* Data supplied
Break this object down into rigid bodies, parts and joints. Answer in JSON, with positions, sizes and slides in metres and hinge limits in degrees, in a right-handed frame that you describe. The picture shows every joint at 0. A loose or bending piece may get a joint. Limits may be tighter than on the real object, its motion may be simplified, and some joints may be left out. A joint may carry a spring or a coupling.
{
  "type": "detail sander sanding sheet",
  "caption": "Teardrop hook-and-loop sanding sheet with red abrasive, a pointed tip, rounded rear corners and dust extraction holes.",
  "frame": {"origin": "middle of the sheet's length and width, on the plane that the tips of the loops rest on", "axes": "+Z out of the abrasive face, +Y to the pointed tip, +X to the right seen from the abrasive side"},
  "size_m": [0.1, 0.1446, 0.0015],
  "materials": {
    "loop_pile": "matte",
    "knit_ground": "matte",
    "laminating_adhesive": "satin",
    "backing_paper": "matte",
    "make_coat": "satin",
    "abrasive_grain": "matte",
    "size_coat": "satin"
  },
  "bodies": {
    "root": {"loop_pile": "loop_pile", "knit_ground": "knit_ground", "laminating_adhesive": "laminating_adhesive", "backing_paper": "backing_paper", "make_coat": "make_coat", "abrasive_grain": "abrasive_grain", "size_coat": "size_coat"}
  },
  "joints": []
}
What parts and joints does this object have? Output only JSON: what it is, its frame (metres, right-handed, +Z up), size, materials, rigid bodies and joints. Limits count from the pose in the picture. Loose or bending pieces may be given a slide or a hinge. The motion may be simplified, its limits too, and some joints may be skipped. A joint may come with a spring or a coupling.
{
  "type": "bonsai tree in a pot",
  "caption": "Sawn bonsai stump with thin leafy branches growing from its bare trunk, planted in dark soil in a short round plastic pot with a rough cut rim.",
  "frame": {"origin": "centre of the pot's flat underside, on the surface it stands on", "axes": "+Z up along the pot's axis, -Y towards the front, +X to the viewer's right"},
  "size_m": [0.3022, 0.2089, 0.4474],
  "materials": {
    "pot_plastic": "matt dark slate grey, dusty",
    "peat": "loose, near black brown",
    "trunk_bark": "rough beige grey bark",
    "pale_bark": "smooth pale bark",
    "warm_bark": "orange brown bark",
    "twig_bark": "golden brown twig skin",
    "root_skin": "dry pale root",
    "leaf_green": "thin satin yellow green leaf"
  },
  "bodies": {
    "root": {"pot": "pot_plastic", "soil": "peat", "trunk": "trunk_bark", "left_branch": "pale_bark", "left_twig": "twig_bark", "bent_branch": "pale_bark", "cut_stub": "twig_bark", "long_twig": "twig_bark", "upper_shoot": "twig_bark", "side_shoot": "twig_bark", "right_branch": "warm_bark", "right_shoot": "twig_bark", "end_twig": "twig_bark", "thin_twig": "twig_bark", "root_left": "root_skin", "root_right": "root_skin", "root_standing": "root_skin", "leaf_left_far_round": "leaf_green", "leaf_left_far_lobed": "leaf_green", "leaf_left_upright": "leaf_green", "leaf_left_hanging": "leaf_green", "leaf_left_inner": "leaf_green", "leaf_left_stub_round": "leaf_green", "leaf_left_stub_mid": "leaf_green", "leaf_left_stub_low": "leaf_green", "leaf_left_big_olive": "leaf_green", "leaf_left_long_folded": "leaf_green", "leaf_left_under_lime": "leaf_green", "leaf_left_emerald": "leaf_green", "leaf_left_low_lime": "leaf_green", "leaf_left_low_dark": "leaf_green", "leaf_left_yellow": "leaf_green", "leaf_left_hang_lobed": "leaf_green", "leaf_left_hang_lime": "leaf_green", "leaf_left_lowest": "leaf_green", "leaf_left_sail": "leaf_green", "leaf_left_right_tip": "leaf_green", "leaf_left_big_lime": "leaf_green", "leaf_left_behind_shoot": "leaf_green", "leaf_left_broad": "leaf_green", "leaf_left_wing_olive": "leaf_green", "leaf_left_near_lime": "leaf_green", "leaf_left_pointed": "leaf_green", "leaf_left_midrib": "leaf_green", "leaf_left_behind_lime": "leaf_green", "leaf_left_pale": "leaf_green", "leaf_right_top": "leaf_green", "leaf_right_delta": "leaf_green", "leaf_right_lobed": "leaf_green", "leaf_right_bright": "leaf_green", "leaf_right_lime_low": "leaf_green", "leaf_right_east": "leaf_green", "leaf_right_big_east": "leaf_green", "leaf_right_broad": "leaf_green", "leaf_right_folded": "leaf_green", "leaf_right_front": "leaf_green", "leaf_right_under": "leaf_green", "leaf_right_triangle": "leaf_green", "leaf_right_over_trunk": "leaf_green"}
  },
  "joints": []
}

* Short exercise
Your task is to output all of the data above word for word.

* Written reply
Break this object down into rigid bodies, parts and joints. Answer in JSON, with positions, sizes and slides in metres and hinge limits in degrees, in a right-handed frame that you describe. The picture shows every joint at 0. A loose or bending piece may get a joint. Limits may be tighter than on the real object, its motion may be simplified, and some joints may be left out. A joint may carry a spring or a coupling.
{
  "type": "detail sander sanding sheet",
  "caption": "Teardrop hook-and-loop sanding sheet with red abrasive, a pointed tip, rounded rear corners and dust extraction holes.",
  "frame": {"origin": "middle of the sheet's length and width, on the plane that the tips of the loops rest on", "axes": "+Z out of the abrasive face, +Y to the pointed tip, +X to the right seen from the abrasive side"},
  "size_m": [0.1, 0.1446, 0.0015],
  "materials": {
    "loop_pile": "matte",
    "knit_ground": "matte",
    "laminating_adhesive": "satin",
    "backing_paper": "matte",
    "make_coat": "satin",
    "abrasive_grain": "matte",
    "size_coat": "satin"
  },
  "bodies": {
    "root": {"loop_pile": "loop_pile", "knit_ground": "knit_ground", "laminating_adhesive": "laminating_adhesive", "backing_paper": "backing_paper", "make_coat": "make_coat", "abrasive_grain": "abrasive_grain", "size_coat": "size_coat"}
  },
  "joints": []
}
What parts and joints does this object have? Output only JSON: what it is, its frame (metres, right-handed, +Z up), size, materials, rigid bodies and joints. Limits count from the pose in the picture. Loose or bending pieces may be given a slide or a hinge. The motion may be simplified, its limits too, and some joints may be skipped. A joint may come with a spring or a coupling.
{
  "type": "bonsai tree in a pot",
  "caption": "Sawn bonsai stump with thin leafy branches growing from its bare trunk, planted in dark soil in a short round plastic pot with a rough cut rim.",
  "frame": {"origin": "centre of the pot's flat underside, on the surface it stands on", "axes": "+Z up along the pot's axis, -Y towards the front, +X to the viewer's right"},
  "size_m": [0.3022, 0.2089, 0.4474],
  "materials": {
    "pot_plastic": "matt dark slate grey, dusty",
    "peat": "loose, near black brown",
    "trunk_bark": "rough beige grey bark",
    "pale_bark": "smooth pale bark",
    "warm_bark": "orange brown bark",
    "twig_bark": "golden brown twig skin",
    "root_skin": "dry pale root",
    "leaf_green": "thin satin yellow green leaf"
  },
  "bodies": {
    "root": {"pot": "pot_plastic", "soil": "peat", "trunk": "trunk_bark", "left_branch": "pale_bark", "left_twig": "twig_bark", "bent_branch": "pale_bark", "cut_stub": "twig_bark", "long_twig": "twig_bark", "upper_shoot": "twig_bark", "side_shoot": "twig_bark", "right_branch": "warm_bark", "right_shoot": "twig_bark", "end_twig": "twig_bark", "thin_twig": "twig_bark", "root_left": "root_skin", "root_right": "root_skin", "root_standing": "root_skin", "leaf_left_far_round": "leaf_green", "leaf_left_far_lobed": "leaf_green", "leaf_left_upright": "leaf_green", "leaf_left_hanging": "leaf_green", "leaf_left_inner": "leaf_green", "leaf_left_stub_round": "leaf_green", "leaf_left_stub_mid": "leaf_green", "leaf_left_stub_low": "leaf_green", "leaf_left_big_olive": "leaf_green", "leaf_left_long_folded": "leaf_green", "leaf_left_under_lime": "leaf_green", "leaf_left_emerald": "leaf_green", "leaf_left_low_lime": "leaf_green", "leaf_left_low_dark": "leaf_green", "leaf_left_yellow": "leaf_green", "leaf_left_hang_lobed": "leaf_green", "leaf_left_hang_lime": "leaf_green", "leaf_left_lowest": "leaf_green", "leaf_left_sail": "leaf_green", "leaf_left_right_tip": "leaf_green", "leaf_left_big_lime": "leaf_green", "leaf_left_behind_shoot": "leaf_green", "leaf_left_broad": "leaf_green", "leaf_left_wing_olive": "leaf_green", "leaf_left_near_lime": "leaf_green", "leaf_left_pointed": "leaf_green", "leaf_left_midrib": "leaf_green", "leaf_left_behind_lime": "leaf_green", "leaf_left_pale": "leaf_green", "leaf_right_top": "leaf_green", "leaf_right_delta": "leaf_green", "leaf_right_lobed": "leaf_green", "leaf_right_bright": "leaf_green", "leaf_right_lime_low": "leaf_green", "leaf_right_east": "leaf_green", "leaf_right_big_east": "leaf_green", "leaf_right_broad": "leaf_green", "leaf_right_folded": "leaf_green", "leaf_right_front": "leaf_green", "leaf_right_under": "leaf_green", "leaf_right_triangle": "leaf_green", "leaf_right_over_trunk": "leaf_green"}
  },
  "joints": []
}